Começou tudo com uma intuição. Delgado decidiu ir procurar numa taberna da Rua do Capelão, em Lisboa, o bonecreiro António Dias, que havia participado nas filmagens deDom Roberto, o filme de José Ernesto de Sousa, com Raul Solnado e Glínicia Quartin. Tinha 24 anos. Descobre depois os pavilhões de feira, "o que lhe causa uma enorme surpresa, pois nem sequer imaginava que existiam marionetas de fios em Portugal". E foi quando encontrou, a partir das descrições de Giacometti, os Bonecos de Santo Aleixo, tradição popular alentejana de marionetas, que "nunca mais deixou de ver compensados todos os esforços, no sentido de descobrir outros agrupamentos".
Vem, de facto, das ciências essa "obstinação". Delgado tinha estudado no Instituto Superior de Ciências Económicas e Financeiras (actual ISEG) e, depois do serviço militar, ingressou na Companhia das Águas de Lisboa. É aí que se descobre, em 1963, cenógrafo, aderecista, manipulador e dramaturgo, sob orientação de Henrique Trindade. E foi também assim que começou uma investigação sobre marionetas "com os objectivos de adquirir mais conhecimentos técnicos e, simultaneamente, enriquecer a biblioteca da Casa do Pessoal". Foram mais de cem volumes reunidos, alguns até em russo, que o animaram a prosseguir um estudo que se viria a tornar pioneiro na história do teatro em Portugal, depois da recolha que havia sido feita, décadas antes por Teófilo Braga.

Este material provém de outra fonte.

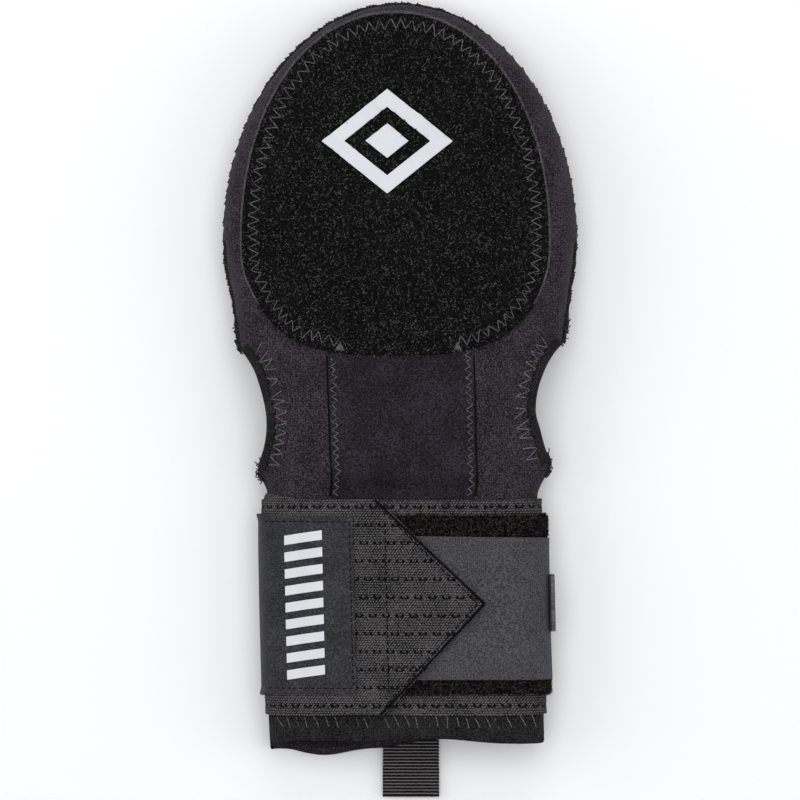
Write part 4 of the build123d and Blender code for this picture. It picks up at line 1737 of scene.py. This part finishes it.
@dataclass
class ElasticBand:
    """The woven elastic: its sewn turn and its pointed tail."""

    winding: Winding
    wardrobe: Wardrobe
    fold: Crossing
    top: float = edge_of("strap_base", 1, True)
    low: float = edge_of("strap_base", 1, False)
    start_x: float = -30.0
    shoulder_x: float = -6.5
    tip_x: float = edge_of("strap_tail", 0, True)
    tip_y: float = -71.9
    row_pitch = 6.4
    dash_pitch = 4.95
    first_row: float = 2.2
    dent_depth: float = 0.16

    def dent(self, down: float) -> float:
        """How deep the weave dips, some way down from the band's top edge: 1 on a row of dashes."""
        row = (down - self.first_row) / self.row_pitch
        return math.exp(-(((row - round(row)) * self.row_pitch / 0.75) ** 2))

    def weave(
        self, name: str, route: Route, edges: Callable[[float], Point], columns: int, rows: int = 132
    ) -> Piece:
        """Lay elastic along a route.

        Args:
            name: the new piece's name.
            route: the line that its outer face follows.
            edges: gives the top and bottom Y some way along.
            columns: faces along the route.
            rows: faces across the band.

        Returns:
            The band, with its rows dented and its UV map counted from its first row.
        """

        def place(u: float, v: float) -> Spot:
            """The band's point along its route and across it, dented on its rows."""
            along = u * route.length
            top, low = edges(along)
            y = mix(low, top, v)
            dip = -self.dent_depth * self.dent(self.top - y)
            x, z = route.at(along, dip)
            return x, y, z

        piece = sheet_of(name, columns, rows, place, (route.length, self.top - self.low))
        layer = piece.data.uv_layers.active.data
        for loop in piece.data.loops:
            i = loop.vertex_index
            along = (i % (columns + 1)) / columns * route.length
            layer[loop.index].uv = (
                along * MM, (self.top - self.first_row) * MM - piece.data.vertices[i].co.y
            )
        clean(piece, 0.005)
        thicken(piece, self.winding.elastic - 0.2 if rows > 20 else 0.6)
        smooth(piece, 50)
        self.wardrobe.dress(piece, "woven_elastic")
        return piece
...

"O que faltou a Henrique Delgado foi vida suficiente", diz Rute Ribeiro, mostrando calorosa e emocionadamente através da recolha de uma impressionante galeria de textos, entrevistas, crónicas e apontamentos reunidos em espólio no Museu da Marioneta. O mais importante dos documentos é um incompleto Dicionário de Títeres, do qual só existe uma lista de possíveis entradas, mas que constituiria certamente, assegura a autora, uma referência que ainda hoje não há. É essa perda que todos os jornais, nacionais e estrangeiros vão apontar quando Henrique Delgado morre.

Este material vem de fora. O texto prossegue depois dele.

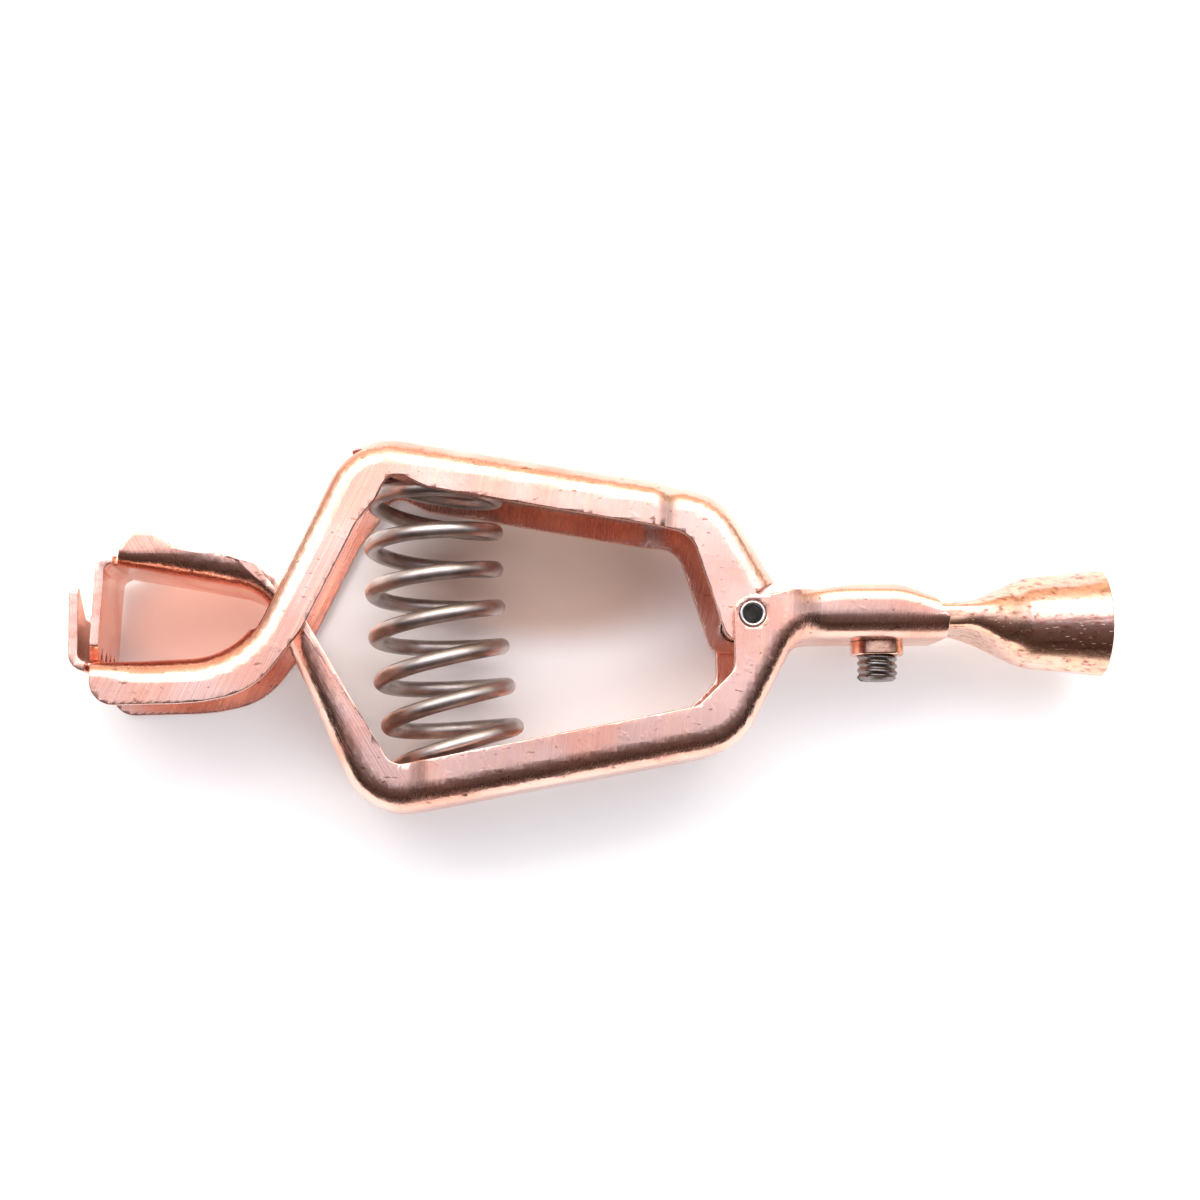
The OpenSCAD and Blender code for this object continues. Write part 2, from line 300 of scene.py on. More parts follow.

Delgado deixou rascunhos, "pontos de partida", em papéis cheios de "frases incompletas", que não se puderam aproveitar, conta a mãe, Maria Eugénia. "Trabalhou neste livro até ao fim das suas forças, porque, embora terrivelmente doente e inválido, ditava sempre novos trabalhos, até perder a voz, por fim."
Do mesmo modo que Giacometti para as músicas tradicionais, andou por estradas sem alcatrão, à procura dos velhos tradicionalistas, apontando o que havia para apontar onde era possível apontar. Delgado fala de um país percorrido por bonecreiros que encontravam "serões cheios de camponeses a assistirem às suas representações, que chegariam a ter cinco ou mesmo oito horas". E de uma história que ajudou a fazer e que Manuel Rosado, um antigo bonecreiro, desses que percorriam a província, homem "com pouca instrução", mas cheio de "talento e vaidade" e uma coleção de bonifrates invejável, lhe agradeceu assim: "Foi uma quarta feira à tarde/ que o Sr. à porta me bateu/ perguntando pela minha pessoa/ pela primeira vez me conheceu// [...] pediu-me para amostrar/ os fantochos mal enfrapelados/ tinham vindo de uma torné/ dentro duma mala fechados// Desparou eu com les agarrados/ com uma posição de qualquer/ maneira, com uma deferença tão/ grande quando trabalha numa feira// [...] Quando o Sr. vir os Marionetes/ fica bem admirado, com/ os olhos abertos// são fantoches/ são robertos/ para o povo apreciar/ que são as mãos do rosado/ que tem tado os arranjar".